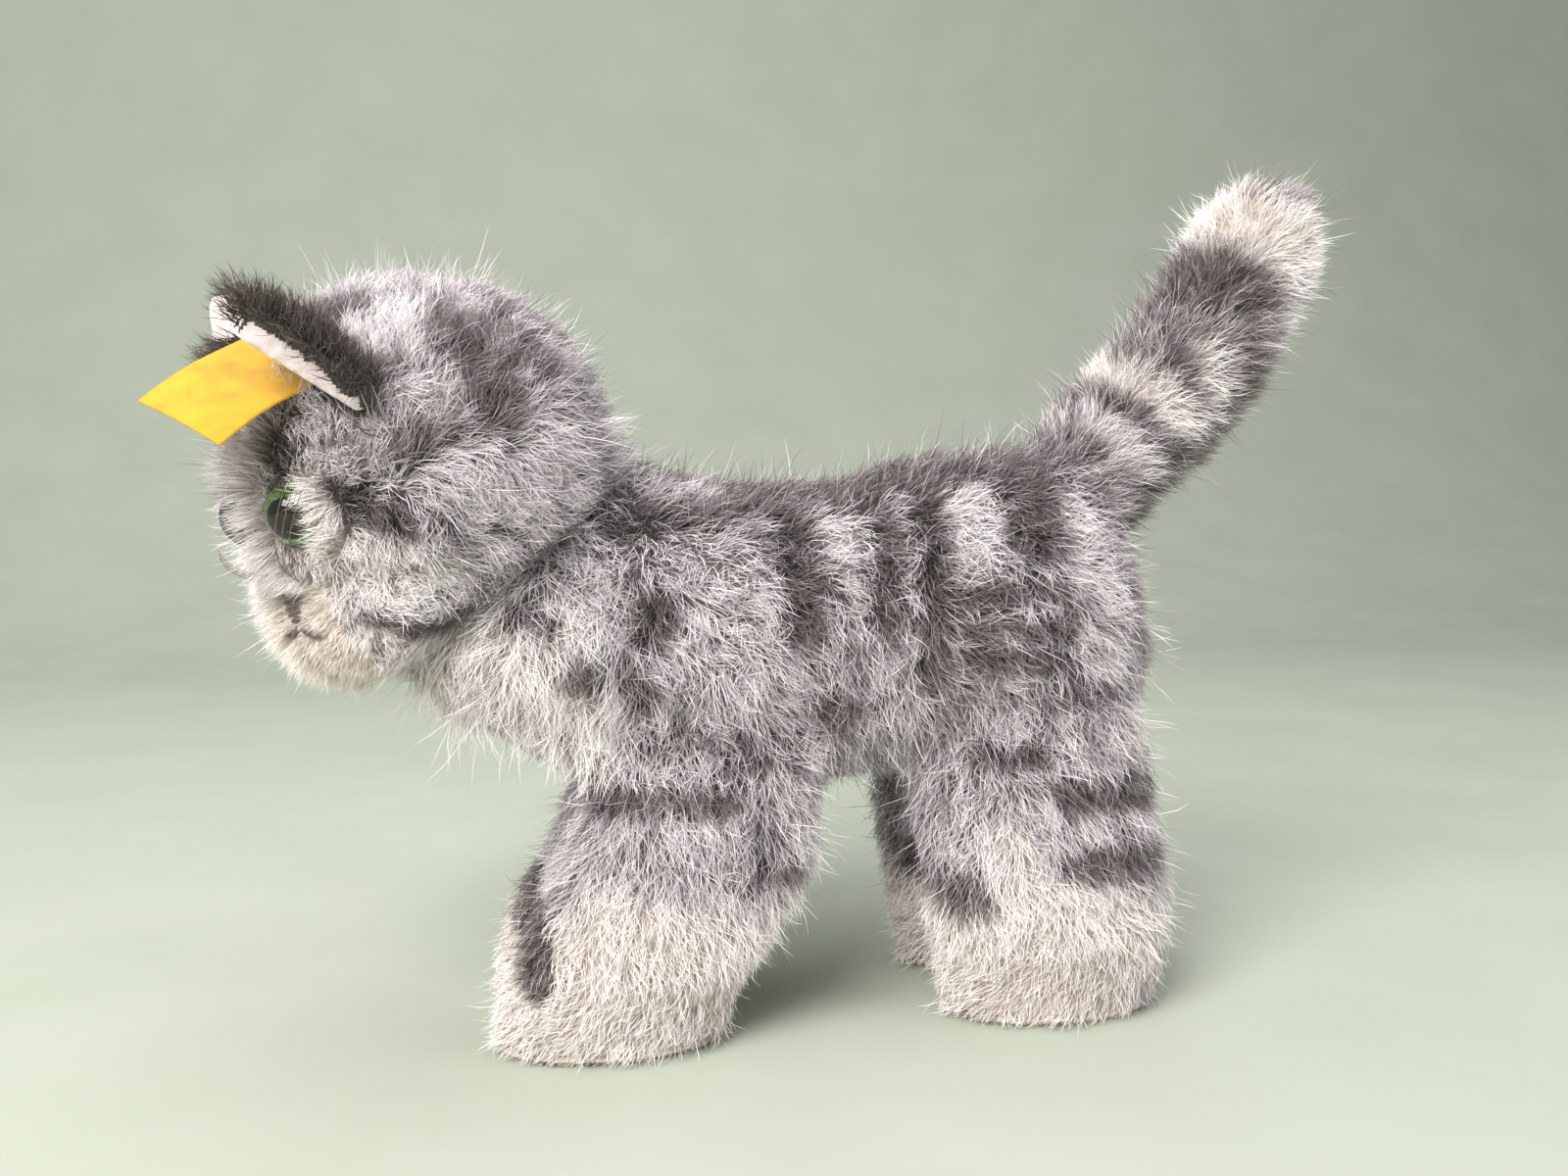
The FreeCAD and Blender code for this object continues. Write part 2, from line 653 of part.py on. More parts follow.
def headPieces():
    outer_cut = behindNeck("behind_head_face", size("neck_gap"))
    inner_cut = behindNeck("behind_head_gather", size("neck_gap") + size("gather"))
    ball = minus("head_ball", headBall("head_ball_full", "0"), outer_cut)
    ball_inner = minus("head_ball_inner", headBall("head_inner_full", "sizes.cover"), inner_cut)
    jaw = minus("jaw_outer", headJaw("jaw_full", "0"), outer_cut)
    jaw_inner = minus("jaw_inner", headJaw("jaw_inner_full", "sizes.cover"), inner_cut)
    rooms = [eyeRoom("left", 1), eyeRoom("right", -1)]
    pin_room = onJoint(pinBore("pin_room_head"), 0)
    disc_room = onJoint(jointRoom("disc_room_head", 1), size("neck_gap") + size("gather"))
    for room in (pin_room, disc_room):
        room.Placement = headPlacement().inverse().multiply(room.Placement)

    shell = minus("head_shell", ball, ball_inner, jaw_inner, pin_room, *rooms)
    strip = boxAt(
        "gusset_zone", ("-" + REACH, "-sizes.gusset_half", "0"), (REACH, "sizes.gusset_half", REACH),
    )
    left = boxAt("head_left_zone", ("-" + REACH, "-" + REACH, "-" + REACH), (REACH, "0", REACH))
    right = boxAt("head_right_zone", ("-" + REACH, "0", "-" + REACH), (REACH, REACH, REACH))
    sides = minus("head_sides", shell, strip)
    pieces = [
        boolean("Common", "head_cover_left", sides, left),
        boolean("Common", "head_cover_right", sides, right),
        boolean("Common", "head_gusset", shell, strip),
        minus("muzzle_cover", jaw, jaw_inner, ball, *rooms),
    ]
    filling = joined("head_filling", [ball_inner, jaw_inner])
    pieces.append(minus("head_stuffing", filling, disc_room, *rooms))
    for side_name, side in (("left", 1), ("right", -1)):
        pieces += eye(side_name, side)
        pieces += ear(side_name, side, ball)
        pieces.append(whiskers(side_name, side))
    pieces += [noseStitches(), mouthStitches()]
    pieces.append(minus("ribbon_tag", ribbonTag(), ball, *[p for p in pieces if "ear_" in p.Name]))
    return pieces


def bodyPieces():
    torso_outer = torsoLoft("torso_outer", "")
    torso_inner = torsoLoft("torso_inner", "sizes.cover")
    pieces = []
    limb_hollows = []
    for name, sections in (("front", FRONT_LEG), ("hind", HIND_LEG)):
        for side in ("left", "right"):
            hollow, made = leg("%s_%s_leg" % (name, side), sections, side, torso_outer, torso_inner)
            limb_hollows.append(hollow)
            pieces += made
    tail_outer = tailLoft("tail_outer", "")
    tail_inner = tailLoft("tail_inner", "sizes.cover")
    pieces.append(minus("tail_cover", tail_outer, tail_inner, torso_outer))
    pieces.append(minus("tail_stuffing", tail_inner, torso_inner))
    limb_hollows.append(tail_inner)

    pin_room = onJoint(pinBore("pin_room_body"), 0)
    disc_room = onJoint(jointRoom("disc_room_body", -1), -size("gather"))
    pieces += torsoCovers(torso_outer, torso_inner, limb_hollows + [pin_room])
    pieces.append(minus("torso_stuffing", torso_inner, disc_room))
    return pieces


def jointPieces():
    # discs and washers on both sides of the neck, and the pin through them
    thick, plate = size("disc_thick"), size("washer_thick")
    head_face = size("neck_gap") + size("gather")
    body_face = size("gather")
    return [
        onJoint(ring("body_neck_disc", "disc_radius", "disc_thick"), -body_face - thick),
        onJoint(ring("body_neck_washer", "washer_radius", "washer_thick"), -body_face - thick - plate),
    ], [
        onJoint(ring("head_neck_disc", "disc_radius", "disc_thick"), head_face),
        onJoint(ring("head_neck_washer", "washer_radius", "washer_thick"), head_face + thick),
        onJoint(cotterPin(head_face + thick + plate, body_face + thick + plate), 0),
    ]


def check(pieces):
    for thing in doc.Objects:
        if "Invalid" in thing.State or "Error" in thing.State:
            raise RuntimeError("%s did not build: %s" % (thing.Name, thing.State))
    for thing in pieces:
        if thing.Shape.isNull() or not thing.Shape.isValid() or not thing.Shape.Solids:
            raise RuntimeError("%s has no valid solid" % thing.Name)


def main():
    fillSheet()
    body = bodyPieces()
    body_joint, head_joint = jointPieces()
    head = headPieces()
    doc.recompute()
    for thing in head:
        thing.Placement = headPlacement().multiply(thing.Placement)
    pieces = body + body_joint + head + head_joint
    stand = FreeCAD.Vector(size("stand_x"), size("stand_y"), 0)
    for thing in pieces:
        thing.Placement.Base = thing.Placement.Base + stand
    check(pieces)
    os.makedirs("parts", exist_ok=True)
    for thing in pieces:
        thing.Label = thing.Name
        thing.Shape.exportStep("parts/%s.step" % thing.Label)
        box = thing.Shape.BoundBox
        print("%-24s %2d solid %9.1f mm3  x %6.1f..%6.1f  y %6.1f..%6.1f  z %6.1f..%6.1f" % (
            thing.Label, len(thing.Shape.Solids), thing.Shape.Volume,
            box.XMin, box.XMax, box.YMin, box.YMax, box.ZMin, box.ZMax,
        ))
    print("%d nodes; joint at %s, axis %s" % (len(pieces), jointCentre() + stand, jointAxis()))


main()
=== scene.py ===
import math
import time

import bmesh
import bpy
import numpy as np
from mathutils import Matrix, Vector, kdtree


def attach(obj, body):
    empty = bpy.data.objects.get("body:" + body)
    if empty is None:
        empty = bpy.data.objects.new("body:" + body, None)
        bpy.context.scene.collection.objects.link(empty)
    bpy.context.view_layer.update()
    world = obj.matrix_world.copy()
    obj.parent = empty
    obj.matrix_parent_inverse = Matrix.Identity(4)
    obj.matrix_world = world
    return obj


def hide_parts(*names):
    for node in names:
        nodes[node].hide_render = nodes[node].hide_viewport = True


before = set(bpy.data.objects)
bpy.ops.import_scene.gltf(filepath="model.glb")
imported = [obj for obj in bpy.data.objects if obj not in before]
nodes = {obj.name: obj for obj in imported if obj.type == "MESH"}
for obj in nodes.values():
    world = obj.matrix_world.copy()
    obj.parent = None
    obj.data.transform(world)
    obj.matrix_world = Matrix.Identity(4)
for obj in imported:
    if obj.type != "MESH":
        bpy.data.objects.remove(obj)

scene = bpy.context.scene
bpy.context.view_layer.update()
mm = 0.001
started = time.time()


def report(stage):
    print("%6.1f s  %s" % (time.time() - started, stage))


# the camera stands at the height of the cat's own head
view = {"place": (-60.3, -262.6, 104.0), "heading": (0.208, 0.978), "down": 3.6, "lens": 30.15}


def makeCamera():
    slope = math.radians(view["down"])
    aim = Vector((view["heading"][0] * math.cos(slope), view["heading"][1] * math.cos(slope), -math.sin(slope)))
    camera = bpy.data.objects.new("camera", bpy.data.cameras.new("camera"))
    camera.data.lens = view["lens"]
    camera.data.sensor_width = 36
    camera.data.clip_start = 0.005
    camera.data.dof.use_dof = False
    camera.location = Vector(view["place"]) * mm
    camera.rotation_euler = aim.to_track_quat("-Z", "Y").to_euler()
    scene.collection.objects.link(camera)
    scene.camera = camera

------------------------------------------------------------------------

* Written task *
Every line from the one containing "jointCentre() + stand, jointAxis()))" through the one containing "for node in" is to be given again exactly, both ends included, and no line outside that range.

* Answer below *
    print("%d nodes; joint at %s, axis %s" % (len(pieces), jointCentre() + stand, jointAxis()))


main()
=== scene.py ===
import math
import time

import bmesh
import bpy
import numpy as np
from mathutils import Matrix, Vector, kdtree


def attach(obj, body):
    empty = bpy.data.objects.get("body:" + body)
    if empty is None:
        empty = bpy.data.objects.new("body:" + body, None)
        bpy.context.scene.collection.objects.link(empty)
    bpy.context.view_layer.update()
    world = obj.matrix_world.copy()
    obj.parent = empty
    obj.matrix_parent_inverse = Matrix.Identity(4)
    obj.matrix_world = world
    return obj


def hide_parts(*names):
    for node in names:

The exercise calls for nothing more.